Cela ne veut pas dire moins de personnes dans Wavre, cela veut dire moins de voitures qui traversent la ville. Transformée en voie de transit par les politiques délétères du "tout à la voiture" du passé, la rue du Pont du Christ est revenue à son identité de départ : une rue commerçante. Première étape, espérons-le, vers un centre plus orienté vers le vivre ensemble et offrant plus de place aux modes doux de déplacement.
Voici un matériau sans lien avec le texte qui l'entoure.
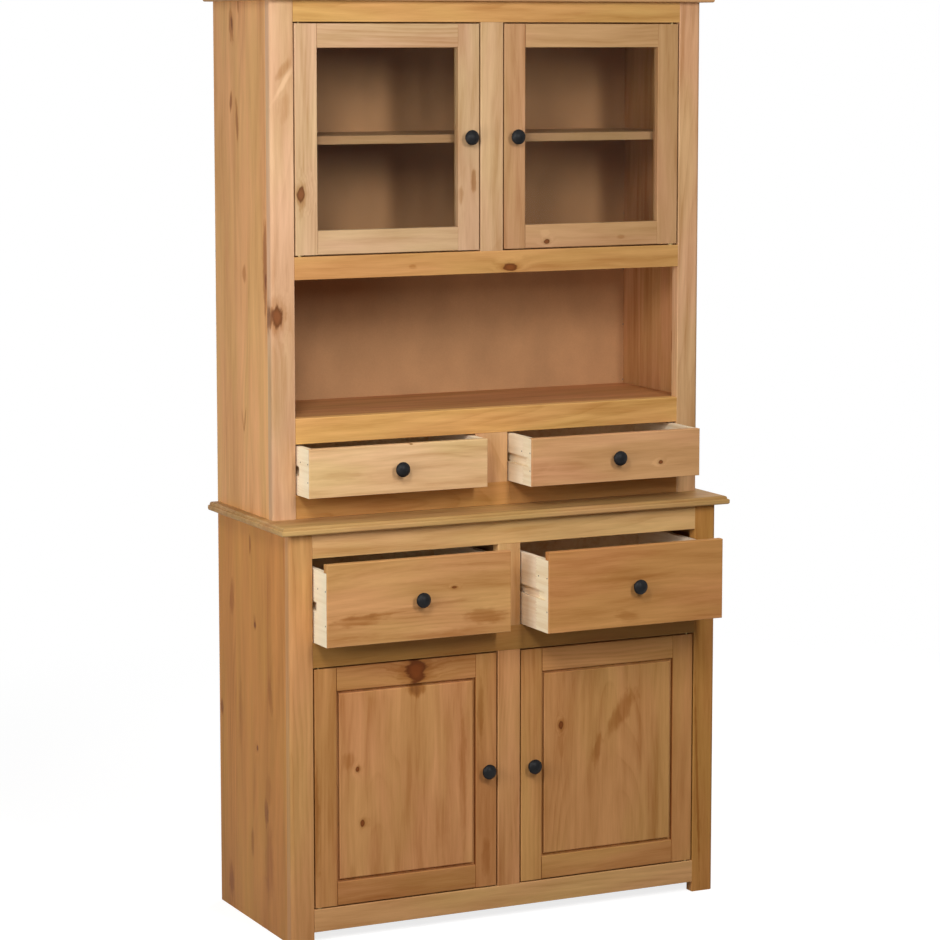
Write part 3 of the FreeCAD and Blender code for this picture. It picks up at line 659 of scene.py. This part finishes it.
BOARDS["base_right_drawer_front"] = dict(
    tone=(0.514, 0.238, 0.080), grain="x", deep="y", seed=43, pith=(0.68, 0.13), tilt=0.07,
    marks=[(0.208, 0.624, 0.036, 0.016, -0.2, 0.35), (0.220, 0.700, 0.200, 0.010, 0.0, 0.18),
           (0.150, 0.612, 0.150, 0.006, 0.0, -0.2)])
print("With the doors and drawers there are", len(BOARDS), "recipes.")

# %% [markdown]
# ## Bare wood
#
# The drawer boxes are made of short blocks glued end to end. The block behind the front is cream, the next
# ones are pinker and greyer, and nothing covers the wood, so it is paler and duller than the waxed faces.
# The thin bottom is brown fibreboard. It is part of the same piece of the model, so the material finds it
# by its height and by how far it lies inside the box.

# %% Where a drawer's bottom is
DRAWER_WALL = 0.012
SLACK = 0.0005


def is_drawer_bottom(tree, place, box, bottom):
    """1 on the thin bottom of a drawer's box, 0 on its walls."""
    x, y, z = place
    low, high = box
    middle, reach = bottom
    wall = DRAWER_WALL - SLACK
    within = number(tree, "LESS_THAN", apart(tree, x, (low.x + high.x) / 2), (high.x - low.x) / 2 - wall)
    before = number(tree, "LESS_THAN", y, high.y - wall)
    level = number(tree, "LESS_THAN", apart(tree, z, middle), reach)
    return number(tree, "MULTIPLY", number(tree, "MULTIPLY", within, before), level)


# %% [markdown]
# The blocks are joined by small fingers, so the line of the glue is a wave. A dull, thirsty surface needs a
# stronger relief and less shine than the waxed boards have.

# %% The bare wood of the drawer boxes
CREAM = (0.92, 0.80, 0.57)
PINKISH = (0.88, 0.72, 0.53)
GLUE_LINE = (0.45, 0.26, 0.13)
FIBRE_BROWN = (0.55, 0.37, 0.22)
BARE_SHADES = [(0.0, (1.10, 1.12, 1.16)), (0.25, (1.0, 1.0, 1.0)), (0.5, (0.84, 0.74, 0.60)),
               (1.0, (0.55, 0.40, 0.26))]
BLOCK_LENGTH = 0.15
FINGER_TURNS = 1100.0
FINGER_DEPTH = 0.003
GLUE_START = 0.4965
GLUE_STRENGTH = 0.45
BARE_STREAKS = (5.0, 110.0, 110.0)
BARE_BROADS = (3.0, 30.0, 30.0)
BARE_FIBRES = (30.0, 900.0, 900.0)
BOTTOM_CLOUDS = (9.0, 9.0, 9.0)
BARE_FINISH = (0.7, 0.15)
BARE_RELIEF = (0.0006, 0.25)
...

Cette évolution positive pour la qualité de vie des Wavriens est remise en question. La mise à sens unique de la rue du Pont du Christ a été évaluée par diverses instances. Les avis sont logiquement et largement en faveur de son maintien : la police, le GRACQ (Groupe de Recherche et d’Action des Cyclistes Quotidiens, qui représente les cyclistes), la CCATM (Commission consultative communale d’aménagement du territoire et de mobilité) sont tous (TOUS !) favorables au sens unique, avec des arguments imparables. Certains ne sont pas d’accord : quelques commerçants dont seulement 5 de la voie concernée et, bien sûr, des automobilistes — ce qui était attendu car il y a toujours une résistance au changement. Pourtant, contre le bon sens quasi-général des instances consultées, la Ville songe à remettre cette voie à double sens.

Le double sens ? Un incompréhensible non-sens !

Calculons. Réinstaller la double circulation ramènera les 2862 voitures qui y circulaient précédemment dans le sens Hôtel de Ville -> Place Bosch, ce qui revient presque à doubler le nombre de voitures (car, en octobre 2022, il y avait 3182 passages dans le sens unique), le stress, les encombrements, la pollution, le bruit, les risques d’accidents, l’insécurité pour les piétons et les cyclistes. J’en passe. Un seul nombre devrait être suffisant pour empêcher cet incompréhensible non-sens : 2862 voitures en plus qui passent par jour, c’est une pression de plus d’un million de passages de voitures par année sur une seule voie !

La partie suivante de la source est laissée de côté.